One recent high-profile case saw Italy’s Lavazza partner with Yum China Holdings YUMC, operator of Chinese KFC restaurants, to launch its coffee shop concept in China last year. The homegrown Manner Coffee, a Shanghai coffee chain backed by internet giant ByteDance, is mulling an IPO in Hong Kong as soon as next year, Bloomberg has reported, citing people familiar with the matter.

It also remains to be seen whether Luckin, whose online ordering and take-out only concepts contrast with Starbucks’ more high-end lounge format, can continue to grow its customer base as other chains and even convenience stores roll out similar coffee-on-the-go offerings. Even Starbucks has joined the coffee-on-the-go act with its own “Starbucks Now” concept developed for the China market.

Luckin said its average monthly transacting customers in the first half of the year stood at 10.5 million, up 35.1% on the same period a year ago, even as its store count grew at a much slower 3.3% in the second quarter to 5,259. As part of its turnaround story, the company is doing more business through franchised stores, which now make up nearly a quarter of its total.

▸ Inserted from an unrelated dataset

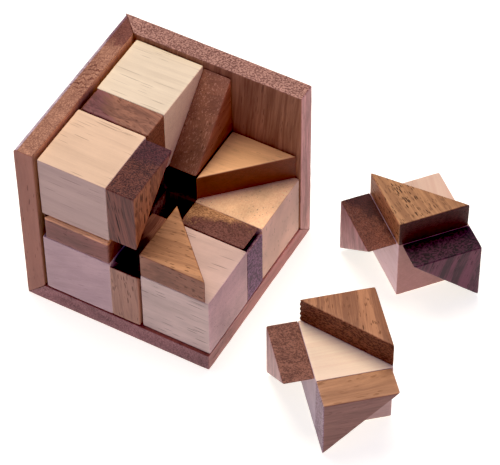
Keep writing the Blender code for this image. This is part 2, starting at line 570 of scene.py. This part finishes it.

Luckin’s latest figures compare with Starbucks’ 5,360 stores in China in the U.S. giant’s latest fiscal quarter through Oct. 3, according to its latest results announced on Thursday.

Luckin’s ability to successfully rewrite its story will depend on whether it can win back investors’ trust given its dodgy past. Pink sheet shares are more lightly regulated than their mainboard peers, and are also typically more lightly traded, posing a challenge for investors who want to trade in big volumes.

Yong Rong (HK) Asset Management Ltd. recently bought into Luckin and is now the company’s biggest institutional shareholder, data shows. Principal shareholders include Beijing-based investors Centurium Capital and Joy Capital.

Given the current tepid enthusiasm for Chinese stocks due to regulatory worries in China and greater scrutiny of U.S.-listed Chinese firms, Luckin might be better suited to a listing in Asia once it gets its house back in order and is ready to serve itself up again to big investors.